In June, The Man. The Music. The Show. — which kicked off in May and has dates scheduled internationally through October — sold nearly 230,000 tickets, including a six-show run at the O2 Arena in London June 2-7 that brought in about $7.5 million. The mini-residency earned Jackman the No. 8 spot on Top Boxscores and helped secure AEG Presents the No. 2 position on Top Promoters. Schaefer shares how Jackman pulled it off.

With no other programming like this on the market, how did you think this show would fare?

I thought it would do great, but I don’t think anyone thought it would do what it did. We did three Madison Square Garden shows in two days. We did three Birmingham and Manchester Arenas [in England]. We did matinees. I remember seeing Hugh, and he said, “I can’t believe we sold out two Madison Square Gardens on the on-sale.” We had expectations, and it blew past the expectations.

Many tours don’t host matinees. How did that come about?

His team said he could do a matinee if we got it. So we started doing Friday night, Saturday afternoon and Saturday night in different markets. The [audience] at the Garden was probably a little bit older and a little bit younger than the other shows, but it may have been the best of the three.

Hugh’s a worker. I’ve managed bands my whole career, and I’ve never seen someone do six shows in five days. We did that in the Northeast recently. He is trained for this. He doesn’t go out late and party. He is very disciplined and delivers onstage for the people who are paying.
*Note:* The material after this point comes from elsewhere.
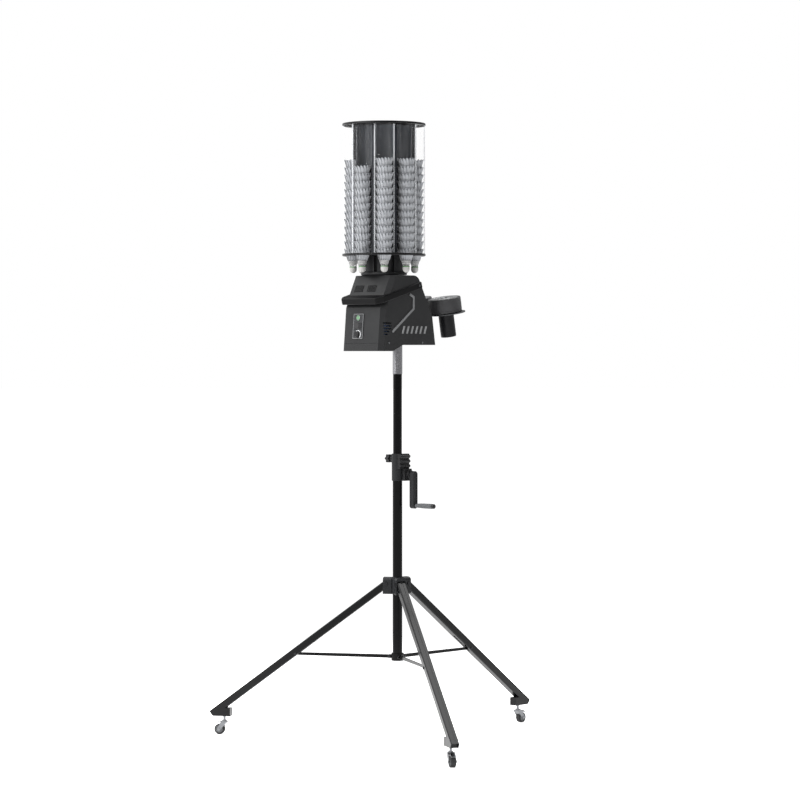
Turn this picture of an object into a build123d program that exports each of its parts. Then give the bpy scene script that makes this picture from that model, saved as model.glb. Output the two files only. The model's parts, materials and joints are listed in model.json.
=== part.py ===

What do Jackman’s matinee shows say about the audience he is bringing in?

You couldn’t do that with a traditional pop act. I don’t think their audience would want to come at one o’clock on a Saturday. It speaks to just how diverse his audience is. There were a lot of families at that show. It’s kids, it’s parents. It’s gay, it’s straight. It’s date night, girls’ night out, boys’ night out.

Having an actor tour with music from his films is a new concept. Do you think other promoters will put together more shows like this?

I can tell you that a lot of people will lose a lot of money trying. I’m sure we’ll play around with the concept and see if there are other things that make sense, but there’s really not another person like this that is so multifaceted and can do what he does at such a high level.